▸ Problem to solve:
Scan the material that follows. Copy every line containing the word "Vector".

▸ Data to process:
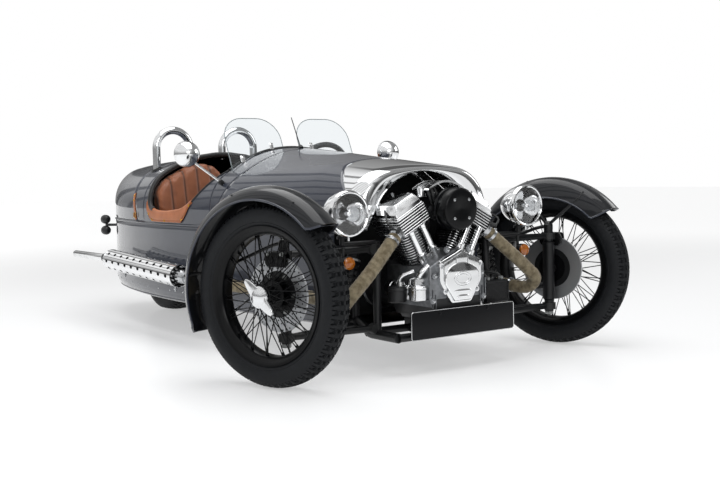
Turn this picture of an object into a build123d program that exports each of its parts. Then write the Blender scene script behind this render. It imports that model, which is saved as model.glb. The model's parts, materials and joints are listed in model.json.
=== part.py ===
"""Three-wheeled open sports car: two steered wire wheels in front, one driven wheel behind,
a V-twin engine out in the open ahead of the front axle line, and a barrel-shaped two-seat body.

Millimetres, +Z up, the nose points along -Y and the car's left is +X. The model is laid out with
y = 0 at the front axle and z = 0 at the ground, and export_node() moves it so that the origin is
the middle of the car's length. The front wheels stand steered to the left, as parked.
"""
from build123d import *
import math
import os

# ---------------------------------------------------------------- overall
FRONT_OVERHANG = 347.5        # front axle to the front of the steered tyre
WHEELBASE = 2390.0
TAIL_OVERHANG = 459.0         # rear axle to the tip of the tail
HINGE_REACH = 6.0             # tip of the tail to the lid's hinge
HINGE_OUTER = 9.0             # radius of the hinge's knuckle
TAIL_TIP = WHEELBASE + TAIL_OVERHANG
OVERALL_LENGTH = FRONT_OVERHANG + TAIL_TIP + HINGE_REACH + HINGE_OUTER
KINGPIN_HALF_TRACK = 674.4    # centre line of the car to a kingpin
KINGPIN_OFFSET = 73.0         # kingpin to the middle of the tyre
STEER_RIGHT = 18.4            # parked steering angles, to the left
STEER_LEFT = 19.4
ORIGIN_SHIFT = FRONT_OVERHANG - OVERALL_LENGTH / 2
GAP = 0.3                     # clearance between pieces that only lie together

# ---------------------------------------------------------------- front wheels
FRONT_RADIUS = 338.0
FRONT_SECTION = 54.0          # half the width of the tyre
RIM_RADIUS = 255.0            # rim flange
RIM_HALF_WIDTH = 46.0
RIM_WELL = 222.0              # inside of the rim, where the spokes end
HUB_RADIUS = 34.0
HUB_FLANGE = 52.0
HUB_OUT = 58.0                # outer hub flange, from the middle plane
HUB_IN = 6.0                  # inner hub flange
SPOKE_RADIUS = 3.6
SPOKES = 20                   # per flange
SPOKE_LEAN = 34.0             # how far round a spoke ends from where it starts, degrees
SPINNER_REACH = 86.0          # tip of the knock-off nut, from the middle plane
SPINNER_EAR = 62.0            # half span of its two ears
DISC_RADIUS = 140.0
DISC_THICK = 9.0
DISC_IN = 40.0                # inner face of the brake disc, from the middle plane
AXLE_RADIUS = 15.0
AXLE_GAP = 0.05

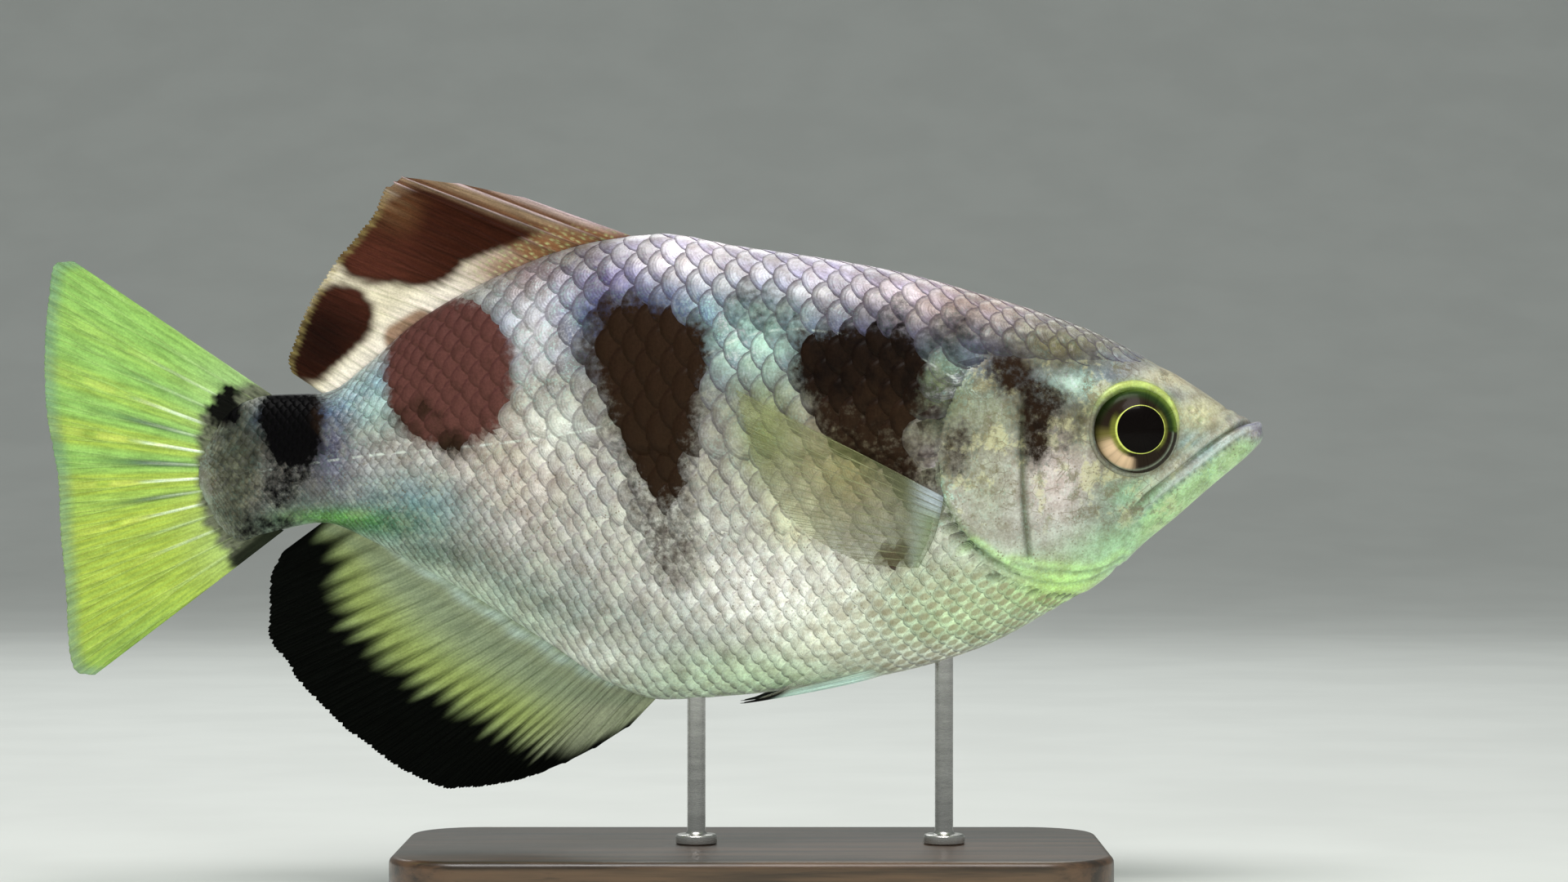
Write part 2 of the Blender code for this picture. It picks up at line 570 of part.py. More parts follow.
def pectoral_place(side):
    """The place of a pectoral fin, which leaves the flank behind the gill opening and fans out over it."""
    def place(share, t):
        flat, back = spread(PECTORAL_ROOT, PECTORAL_MARGIN, share, t)
        x, z = flat[..., 0], flat[..., 1]
        lift = PECTORAL_LIFT_ROOT + (PECTORAL_LIFT_TIP - PECTORAL_LIFT_ROOT) * t ** PECTORAL_LIFT_POWER
        y = side * (flank(x, z) + lift)
        step = 0.05
        slope_x = side * (flank(x + step, z) - flank(x - step, z)) / (2 * step) - side * PECTORAL_SPLAY
        slope_z = side * (flank(x, z + step) - flank(x, z - step)) / (2 * step)
        normal = np.stack([-slope_x, np.ones_like(x), -slope_z], axis=-1)
        normal /= np.linalg.norm(normal, axis=-1)[..., None]
        inward = np.stack([back[..., 0], np.zeros_like(x), back[..., 1]], axis=-1)
        return np.stack([x, y, z], axis=-1), normal, inward
    return place


def pelvic_place(side):
    """The place of a pelvic fin, folded back under the belly beside the keel."""
    def place(share, t):
        share = np.clip(share, 0.0, 1.0)
        length = PELVIC_LENGTHS[0] + (PELVIC_LENGTHS[1] - PELVIC_LENGTHS[0]) * share
        x = PELVIC_ROOT_X - length * t
        start = PELVIC_ANGLES[0] + (PELVIC_ANGLES[1] - PELVIC_ANGLES[0]) * share
        fold = (PELVIC_TIP_ANGLE - start) * t ** 2 * 0.75
        angle = np.radians(start + fold)
        y, z = section(x, angle)
        y2, z2 = section(x, angle + 0.01)
        normal = np.stack([np.zeros_like(x), z2 - z, -(y2 - y)], axis=-1)
        normal /= np.linalg.norm(normal, axis=-1)[..., None]
        lift = PELVIC_LIFT_ROOT + (PELVIC_LIFT_TIP - PELVIC_LIFT_ROOT) * np.sqrt(t)
        points = np.stack([x, y, z], axis=-1) + normal * lift[..., None]
        inward = np.stack([np.ones_like(x), np.zeros_like(x), np.zeros_like(x)], axis=-1)
        mirror = np.array([1.0, side, 1.0])
        return points * mirror, normal * mirror, inward
    return place


def make_fins(whole):
    """Every fin, cut clear of the body at its root."""
    dorsal_rays = [*DORSAL_SPINES, *np.linspace(DORSAL_SOFT_START, 0.985, DORSAL_SOFT_RAYS)]
    anal_rays = [*ANAL_SPINES, *np.linspace(ANAL_SOFT_START, 0.985, ANAL_SOFT_RAYS)]
    fins = [
        fin_solid("dorsal_fin", median_fin(DORSAL_ROOT, DORSAL_MARGIN, (1.2, -FIN_ROOT_SUNK), 0.5),
                  dorsal_rays, [2.6] * len(DORSAL_SPINES) + [1.0] * DORSAL_SOFT_RAYS),
        fin_solid("anal_fin", median_fin(ANAL_ROOT, ANAL_MARGIN, (1.6, FIN_ROOT_SUNK), 0.6),
                  anal_rays, [2.2] * len(ANAL_SPINES) + [1.0] * ANAL_SOFT_RAYS, root_half=0.95),
        fin_solid("caudal_fin", median_fin(TAIL_ROOT, TAIL_MARGIN, (0.0, 0.0), 0.8),
                  np.linspace(0.0, 1.0, TAIL_RAYS), [1.3] * TAIL_RAYS, root_half=0.8),
    ]
    for side, end in ((-1, "r"), (1, "l")):
        fins.append(fin_solid("pectoral_fin_" + end, pectoral_place(side),
                              np.linspace(0.0, 1.0, PECTORAL_RAYS), [0.7] * PECTORAL_RAYS,
                              rows=5, root_half=0.45, tip_half=0.25, ridge=0.16))
        fins.append(fin_solid("pelvic_fin_" + end, pelvic_place(side),
                              np.linspace(0.0, 1.0, PELVIC_RAYS), [2.0] + [0.8] * (PELVIC_RAYS - 1),
                              rows=5, root_half=0.45, tip_half=0.25, ridge=0.16))
    clearance = swollen(whole, "clearance", GAP)
    for fin in fins:
        combine(fin, clearance, "DIFFERENCE", keep_other=True)
        keep_largest(fin)
    return fins, clearance


def rounded_rectangle(length, width, radius, steps=6):
    """Corner arcs joined by straight sides, about the origin."""
    points = []
    for quarter, (sx, sy) in enumerate(((1, 1), (-1, 1), (-1, -1), (1, -1))):
        centre = (sx * (length / 2 - radius), sy * (width / 2 - radius))
        for step in range(steps + 1):
            turn = math.pi / 2 * (quarter + step / steps)
            points.append((centre[0] + radius * math.cos(turn), centre[1] + radius * math.sin(turn)))
    return np.array(points)


def make_stand(clearance):
    """A flat base with a bevelled edge, and two rods that stand in it and reach the belly."""
    floor = -AXIS_HEIGHT
    levels = ((0.0, 0.4), (0.4, 0.0), (BASE_HEIGHT - BASE_BEVEL, 0.0),
              (BASE_HEIGHT - 0.35 * BASE_BEVEL, 0.35 * BASE_BEVEL), (BASE_HEIGHT, BASE_BEVEL))
    rings = []
    for height, inset in levels:
        outline = rounded_rectangle(BASE_LENGTH - 2 * inset, BASE_WIDTH - 2 * inset, BASE_CORNER - inset)
        rings.append([(BASE_CENTRE_X + x, y, floor + height) for x, y in outline])
    count = len(rings[0])
    faces = [tuple(range(count)), tuple(range(len(levels) * count - 1, (len(levels) - 1) * count - 1, -1))]
    for i in range(len(levels) - 1):
        for j in range(count):
            k = (j + 1) % count
            faces.append((i * count + j, i * count + k, (i + 1) * count + k, (i + 1) * count + j))
    base = new_mesh_object("stand_base", [p for ring in rings for p in ring], faces)

    rods = []
    top = floor + BASE_HEIGHT
    for name, x in ROD_STATIONS.items():
        combine(base, turned("hole", x, [(0.0, top - ROD_SOCKET), (ROD_RADIUS + GAP, top - ROD_SOCKET),
                                         (ROD_RADIUS + GAP, top + 2.0), (0.0, top + 2.0)]), "DIFFERENCE")
        belly = float(smooth(BODY_STATIONS, 2, x))
        collar = top + GAP + COLLAR_HEIGHT
        rod = turned(name, x, [(0.0, top - ROD_SOCKET + GAP), (ROD_RADIUS, top - ROD_SOCKET + GAP),
                               (ROD_RADIUS, top + GAP), (COLLAR_RADIUS, top + GAP),
                               (COLLAR_RADIUS, collar - 0.5), (COLLAR_RADIUS - 0.5, collar),
                               (ROD_RADIUS, collar), (ROD_RADIUS, belly + 4.0), (0.0, belly + 4.0)])
        combine(rod, clearance, "DIFFERENCE", keep_other=True)
        rods.append(keep_largest(rod))
    return base, rods


def turned(name, x, outline):
    """A closed solid turned about an upright line at x, from radius and height pairs."""
    points, faces = [], []
    rows = []
    for radius, height in outline:
        if radius == 0.0:
            rows.append([len(points)])
            points.append((x, 0.0, height))
            continue
        rows.append(list(range(len(points), len(points) + ROD_SIDES)))
        for j in range(ROD_SIDES):
            turn = 2.0 * math.pi * j / ROD_SIDES
            points.append((x + radius * math.cos(turn), radius * math.sin(turn), height))
    for low, high in zip(rows, rows[1:]):
        for j in range(ROD_SIDES):
            k = (j + 1) % ROD_SIDES
            if len(low) == 1:
                faces.append((low[0], high[k], high[j]))
            elif len(high) == 1:
                faces.append((low[j], low[k], high[0]))
            else:
                faces.append((low[j], low[k], high[k], high[j]))
    return new_mesh_object(name, points, faces)


def finish_with(obj, finish):
    """Gives an object its own plain material."""
    colour, roughness, metallic = FINISHES[finish]
    material = bpy.data.materials.new(obj.name)
    material.use_nodes = True
    shader = material.node_tree.nodes["Principled BSDF"]
    shader.inputs["Base Color"].default_value = (*colour, 1.0)
    shader.inputs["Roughness"].default_value = roughness
    shader.inputs["Metallic"].default_value = metallic
    obj.data.materials.clear()
    obj.data.materials.append(material)
    obj.data.shade_smooth()
    obj.data.set_sharp_from_angle(angle=math.radians(40.0))


def main():
    """Builds every named piece of the fish and its stand."""
    for obj in list(bpy.data.objects):
        bpy.data.objects.remove(obj, do_unlink=True)
    whole, head, jaw, torso, stalk, covers = part_body()
    eyes = add_head_forms(head, jaw)
    fins, clearance = make_fins(whole)
    base, rods = make_stand(clearance)
    remove(clearance)
    remove(whole)
    for obj in (head, jaw, torso, stalk):
        finish_with(obj, "skin")
    for obj in covers:
        finish_with(obj, "gill_cover")
    for obj in eyes:
        finish_with(obj, "eye")
    fin_finishes = ("dark_fin", "anal_fin", "tail_fin", "clear_fin", "clear_fin", "clear_fin", "clear_fin")
    for obj, finish in zip(fins, fin_finishes):
        finish_with(obj, finish)
    finish_with(base, "base")
    for obj in rods:
        finish_with(obj, "rod")


main()
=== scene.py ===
"""The looks of a banded archerfish, a life-size display model: one skin, its scales, eyes, fins and stand.

Shapes are worked out in millimetres about the fish's own axis, which runs level through the eye, and go into
the mesh in metres. The nose points to +X, the right flank to -Y and the back to +Z. Two numbers name a place
on the body: x, and q, the way round its section, which is 0 on the back's ridge, 1 on the belly's keel and 2
back on the ridge, down the right flank and up the left one in steps of equal length.
"""

import logging
import math
from dataclasses import dataclass, field, replace
from enum import Enum
from typing import Callable, Optional, Sequence, Union

import bpy
import numpy as np
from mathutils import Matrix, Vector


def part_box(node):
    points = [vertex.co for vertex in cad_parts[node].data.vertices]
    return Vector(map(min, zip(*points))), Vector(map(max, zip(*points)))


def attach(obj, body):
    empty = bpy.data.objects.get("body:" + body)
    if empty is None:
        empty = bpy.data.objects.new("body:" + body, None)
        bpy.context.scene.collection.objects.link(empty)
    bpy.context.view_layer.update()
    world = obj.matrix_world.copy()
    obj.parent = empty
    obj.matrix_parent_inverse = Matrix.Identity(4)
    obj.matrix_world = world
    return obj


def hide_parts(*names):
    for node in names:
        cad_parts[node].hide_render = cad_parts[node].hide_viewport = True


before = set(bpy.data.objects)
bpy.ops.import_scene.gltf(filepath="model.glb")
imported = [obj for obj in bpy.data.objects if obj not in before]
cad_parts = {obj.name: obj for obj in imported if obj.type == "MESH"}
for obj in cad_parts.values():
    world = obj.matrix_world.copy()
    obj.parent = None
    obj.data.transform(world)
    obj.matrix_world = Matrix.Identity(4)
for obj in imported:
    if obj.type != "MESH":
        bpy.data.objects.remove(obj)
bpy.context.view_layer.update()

LOG = logging.getLogger("archerfish")
MM = 0.001
EYE_X, EYE_Z, EYE_RADIUS, EYE_DEPTH, EYE_SUNK = 78.7, 1.7, 7.2, 4.4, 1.9
PUPIL_RADIUS = 3.85
VIEW_X, VIEW_AWAY = 21.2, 644.5
AXIS_HEIGHT = (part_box("eye_r")[0].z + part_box("eye_r")[1].z) / 2 / MM - EYE_Z

Array = np.ndarray
Socket = bpy.types.NodeSocket
Feed = Union[Socket, float, tuple]
Points = Sequence[tuple[float, ...]]
Colour = tuple[float, float, float]
Paint = Union[Array, Colour]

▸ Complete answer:
from mathutils import Matrix, Vector
    return Vector(map(min, zip(*points))), Vector(map(max, zip(*points)))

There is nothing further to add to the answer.